All this time Calvinist teaching, like the growth of a noxious weed, was spreading far and wide, so that English music was being assailed by two fatal influences at the same time.
This condition of things lasted through the entire reign.
With the Commonwealth the voice of music was altogether silenced.
It needs no keen discernment to see the infinite possibilities of harm to the musical instincts of the country such a state of things opens out.
Imagine the thousands or millions of children born and brought up bereft of the happiness that music might have brought them.
We are told by the biologist that the continued disuse of muscles first renders them ineffective, and eventually leads to their extinction.
Similarly, completely severed from music as many were, they first became indifferent to it, and eventually lost all ear for it. Insistence upon the immense number of people in England to-day, of all classes, who are so situated, is unnecessary.
The Restoration ushered in a period of delirious excitement,[20] such as had never been known in the history of this country. Unhappily, it was accompanied by an equally unprecedented display of license, in which the common people seemed to vie with the Court for supremacy. To account for this latter fact, one need only recall the policy pursued under the Commonwealth, that drove the whilom vagrant "musician" to take refuge in the cities, and thus materially go to swell the more turbulent portion of the population.
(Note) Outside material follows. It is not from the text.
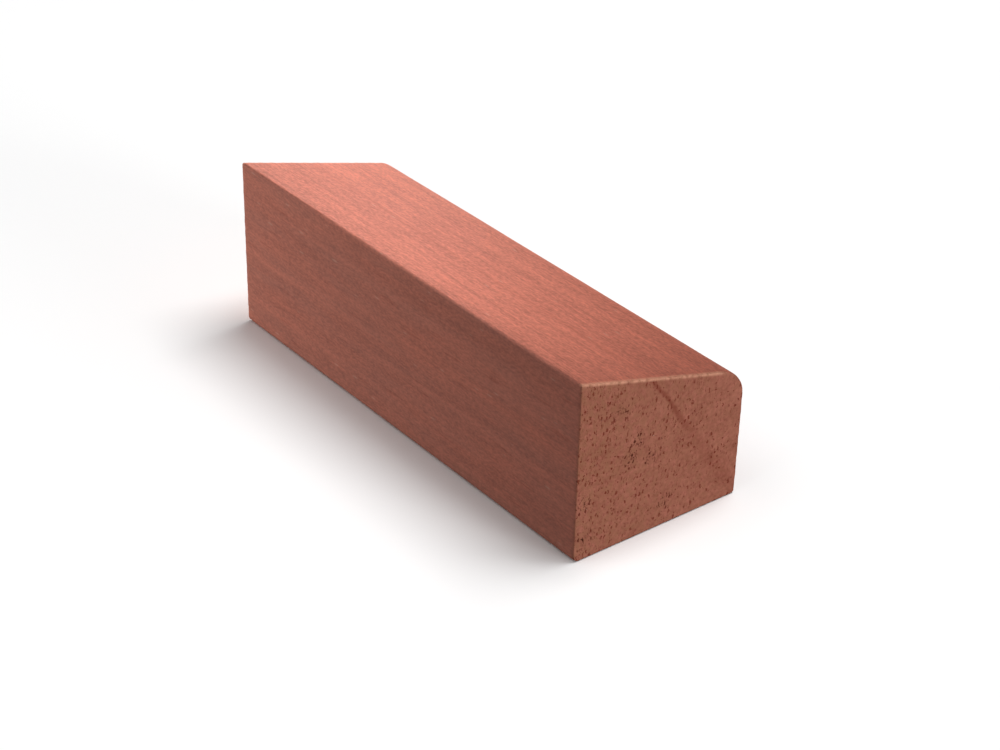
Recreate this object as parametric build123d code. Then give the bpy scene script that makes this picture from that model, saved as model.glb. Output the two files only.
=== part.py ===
from build123d import *
import math
import os

# Glazing bead: a short sawn length of hardwood moulding that holds a pane in its frame.
# X runs across the bead, from the glass side (-X) to the room side (+X).
# Y runs along its length, Z is up, and the origin is the middle of the base face.

# Driving dimensions of the moulded section, in millimetres and degrees
bead_width = 18.0
glass_side_height = 17.0
weathering_angle = 15.0
room_arris_radius = 3.0

# Sawn length of the piece
bead_length = 50.0

# Easing of the other arrises, as the planer, the saw and some sanding leave them
heel_easing = 0.6
toe_easing = 0.3
glass_arris_easing = 0.25
sawn_arris_easing = 0.2

# The top face falls away from the glass, so the room side is lower by the width times the slope
weathering_fall = bead_width * math.tan(math.radians(weathering_angle))
room_side_height = glass_side_height - weathering_fall


def moulded_section(section_plane):
    """Draw the section across the grain, with each of its four corners rounded."""
    heel = (-bead_width / 2, 0)
    toe = (bead_width / 2, 0)
    room_arris = (bead_width / 2, room_side_height)
    glass_arris = (-bead_width / 2, glass_side_height)
    corner_radii = {
        heel: heel_easing,
        toe: toe_easing,
        room_arris: room_arris_radius,
        glass_arris: glass_arris_easing,
    }
    with BuildSketch(section_plane) as section:
        with BuildLine():
            Polyline(heel, toe, room_arris, glass_arris, close=True)
        make_face()
        for corner, radius in corner_radii.items():
            nearest = section.vertices().sort_by_distance(corner)[0]
            fillet(nearest, radius=radius)
    return section.sketch


def glazing_bead():
    """Run the section along the grain, then ease the arrises of both sawn ends."""
    far_end = Plane.XZ.offset(-bead_length / 2)
    moulding = extrude(moulded_section(far_end), amount=bead_length)
    sawn_ends = moulding.faces().filter_by(Axis.Y)
    return fillet(sawn_ends.edges(), radius=sawn_arris_easing)


os.makedirs("parts", exist_ok=True)
export_step(glazing_bead(), "parts/glazing_bead.step")
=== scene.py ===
"""Looks of a short sawn length of meranti glazing bead: its mesh, its wood, its studio and camera."""

import logging
import math
from collections.abc import Callable
from dataclasses import dataclass, field
from enum import Enum
from typing import Any

import bmesh
import bpy
from mathutils import Matrix, Vector

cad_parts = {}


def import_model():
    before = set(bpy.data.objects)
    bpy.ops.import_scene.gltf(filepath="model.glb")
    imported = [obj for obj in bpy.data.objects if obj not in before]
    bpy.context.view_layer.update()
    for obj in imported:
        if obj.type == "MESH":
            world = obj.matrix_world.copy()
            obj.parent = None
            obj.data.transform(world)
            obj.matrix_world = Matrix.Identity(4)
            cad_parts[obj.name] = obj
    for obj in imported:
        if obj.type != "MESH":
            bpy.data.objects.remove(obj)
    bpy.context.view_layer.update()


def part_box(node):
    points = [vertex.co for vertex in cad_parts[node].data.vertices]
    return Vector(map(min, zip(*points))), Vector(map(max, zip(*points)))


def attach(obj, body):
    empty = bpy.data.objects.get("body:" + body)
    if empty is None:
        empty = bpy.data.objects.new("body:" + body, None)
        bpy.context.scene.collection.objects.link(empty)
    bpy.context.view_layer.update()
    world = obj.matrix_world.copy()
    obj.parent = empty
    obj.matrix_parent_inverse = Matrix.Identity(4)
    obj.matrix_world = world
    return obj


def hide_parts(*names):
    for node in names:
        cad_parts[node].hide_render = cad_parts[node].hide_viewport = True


MM = 0.001
NODE = "glazing_bead"
BODY = "root"
BAKE_MAP = "OFBake"
END_GRAIN = "end_grain"
# Attribute of the pale line along the top sawn arrises: torn fibres with a painted highlight.
TORN_FIBRES_AND_HIGHLIGHT = "torn_fibres_and_highlight"
PLANED = "planed_faces"
SAWN = "sawn_ends"
CRUMBLED = "crumbled_rims"
UV_MARGIN = 0.004
SAME_PLACE = 0.1 * MM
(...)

Music was again heard in the churches, but it was not such as the people remembered. It was, at once, novel and unliked. Largely of foreign origin, foreign musicians were engaged to perform it. For such innovations, the wives of Charles I. and Charles II. were doubtless largely responsible, one being French and the other Portuguese, but the Continental wanderings of the latter King had made him familiar with such music, and, being of a much lighter kind than that of the old English church, would, naturally, be more congenial to such a character.